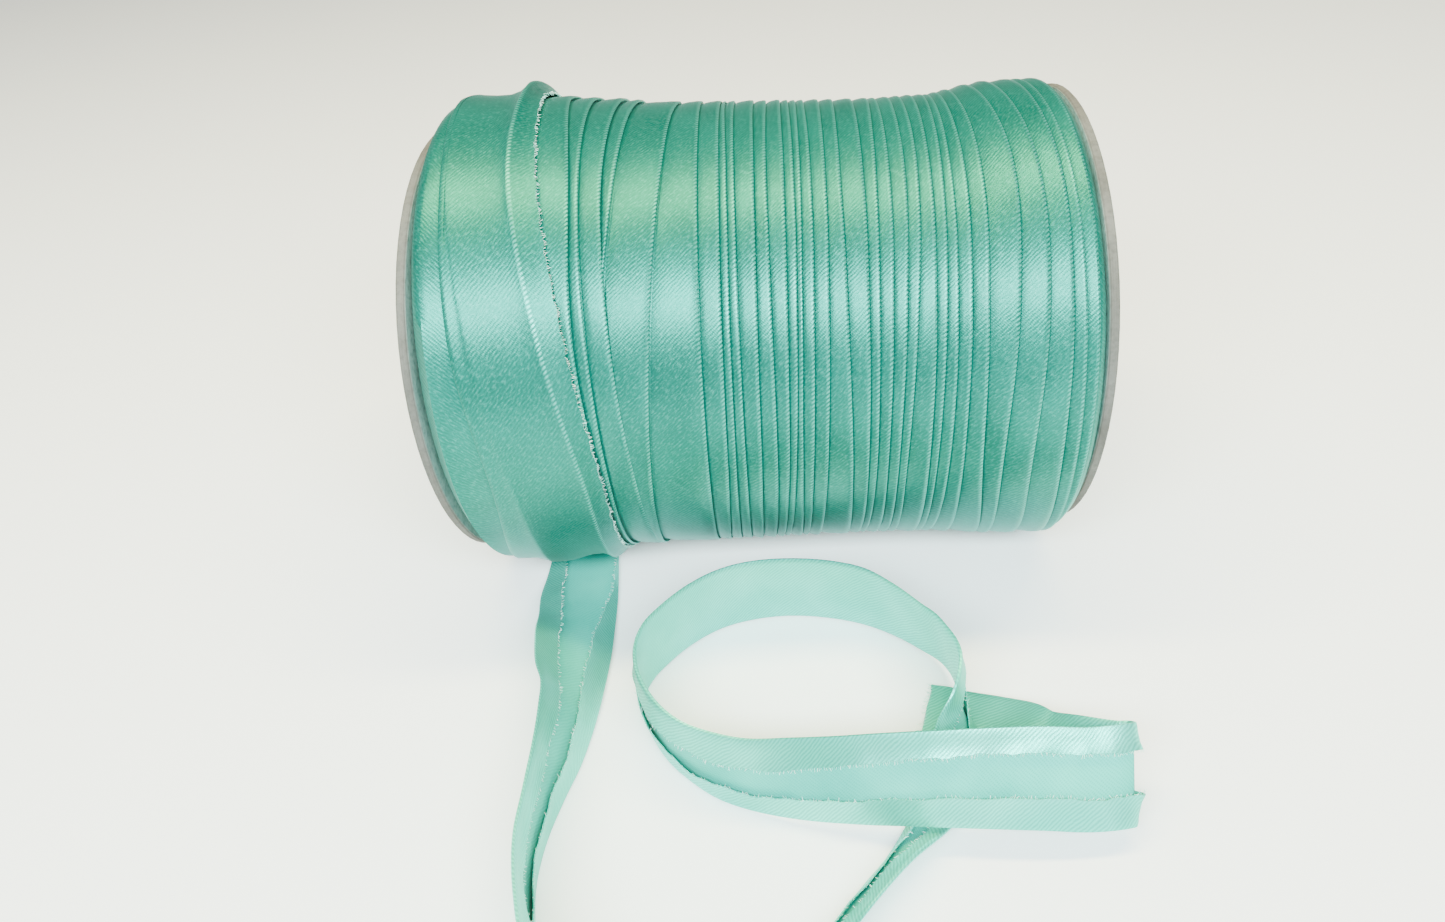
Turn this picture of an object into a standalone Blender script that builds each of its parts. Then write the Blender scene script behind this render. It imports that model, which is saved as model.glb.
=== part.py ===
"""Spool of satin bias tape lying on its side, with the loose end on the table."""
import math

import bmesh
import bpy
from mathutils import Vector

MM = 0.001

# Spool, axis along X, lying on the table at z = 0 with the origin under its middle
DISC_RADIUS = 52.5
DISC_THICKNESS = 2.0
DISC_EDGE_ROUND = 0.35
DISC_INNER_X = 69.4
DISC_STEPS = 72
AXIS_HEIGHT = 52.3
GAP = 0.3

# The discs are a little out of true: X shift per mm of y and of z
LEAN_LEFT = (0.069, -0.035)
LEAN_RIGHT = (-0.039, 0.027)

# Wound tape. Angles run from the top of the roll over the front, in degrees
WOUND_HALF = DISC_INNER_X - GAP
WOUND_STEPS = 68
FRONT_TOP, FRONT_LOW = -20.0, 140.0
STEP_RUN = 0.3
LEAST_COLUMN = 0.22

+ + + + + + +

■ TASK TO COMPLETE ■
Quote the listing in full, please, keeping every line exact.

■ FINISHED TASK ■
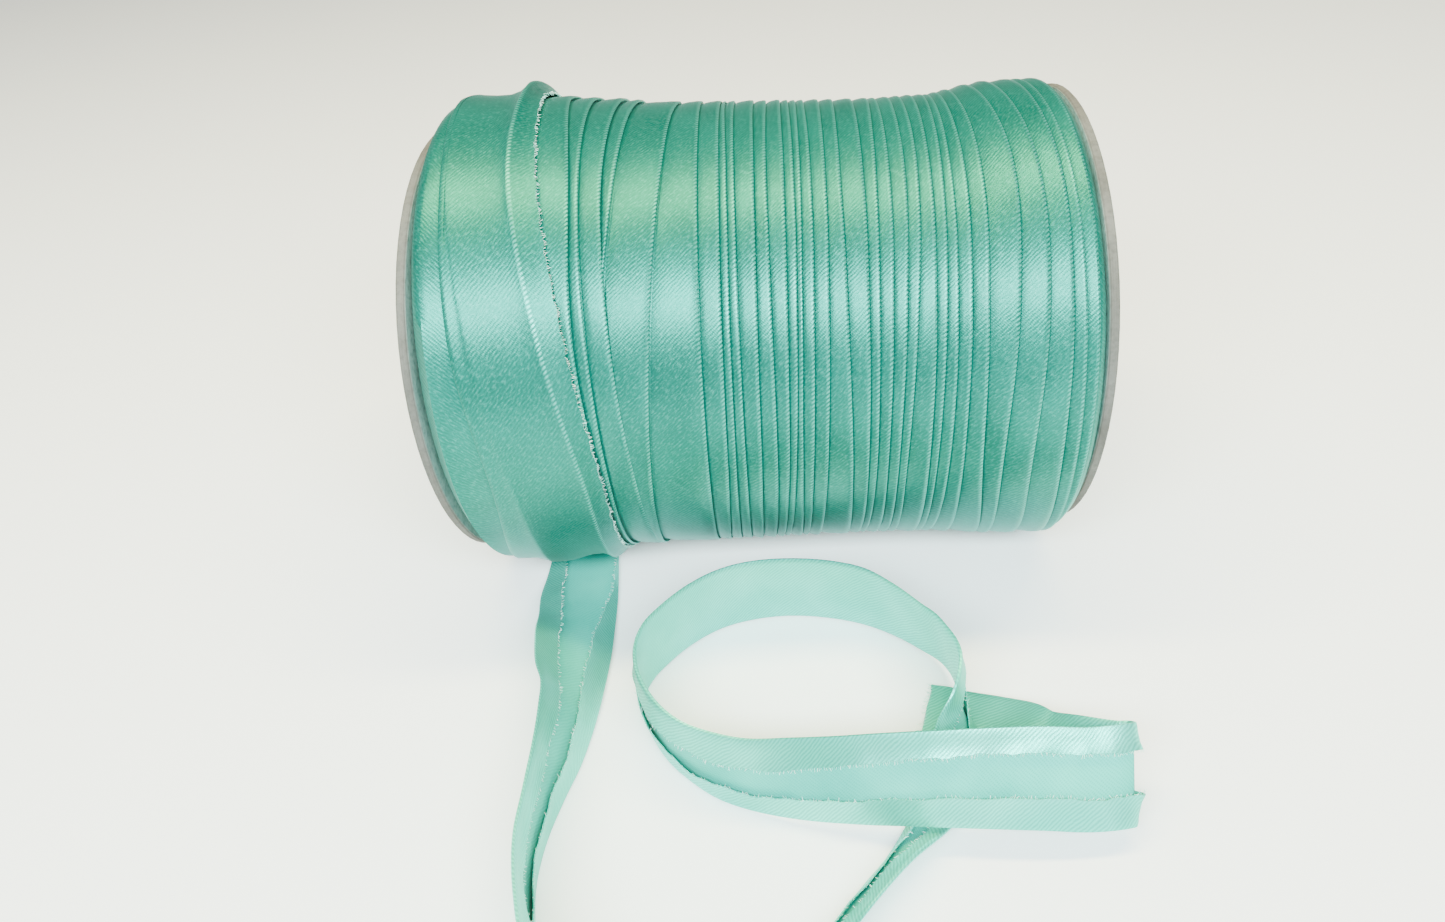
Turn this picture of an object into a standalone Blender script that builds each of its parts. Then write the Blender scene script behind this render. It imports that model, which is saved as model.glb.
=== part.py ===
"""Spool of satin bias tape lying on its side, with the loose end on the table."""
import math

import bmesh
import bpy
from mathutils import Vector

MM = 0.001

# Spool, axis along X, lying on the table at z = 0 with the origin under its middle
DISC_RADIUS = 52.5
DISC_THICKNESS = 2.0
DISC_EDGE_ROUND = 0.35
DISC_INNER_X = 69.4
DISC_STEPS = 72
AXIS_HEIGHT = 52.3
GAP = 0.3

# The discs are a little out of true: X shift per mm of y and of z
LEAN_LEFT = (0.069, -0.035)
LEAN_RIGHT = (-0.039, 0.027)

# Wound tape. Angles run from the top of the roll over the front, in degrees
WOUND_HALF = DISC_INNER_X - GAP
WOUND_STEPS = 68
FRONT_TOP, FRONT_LOW = -20.0, 140.0
STEP_RUN = 0.3
LEAST_COLUMN = 0.22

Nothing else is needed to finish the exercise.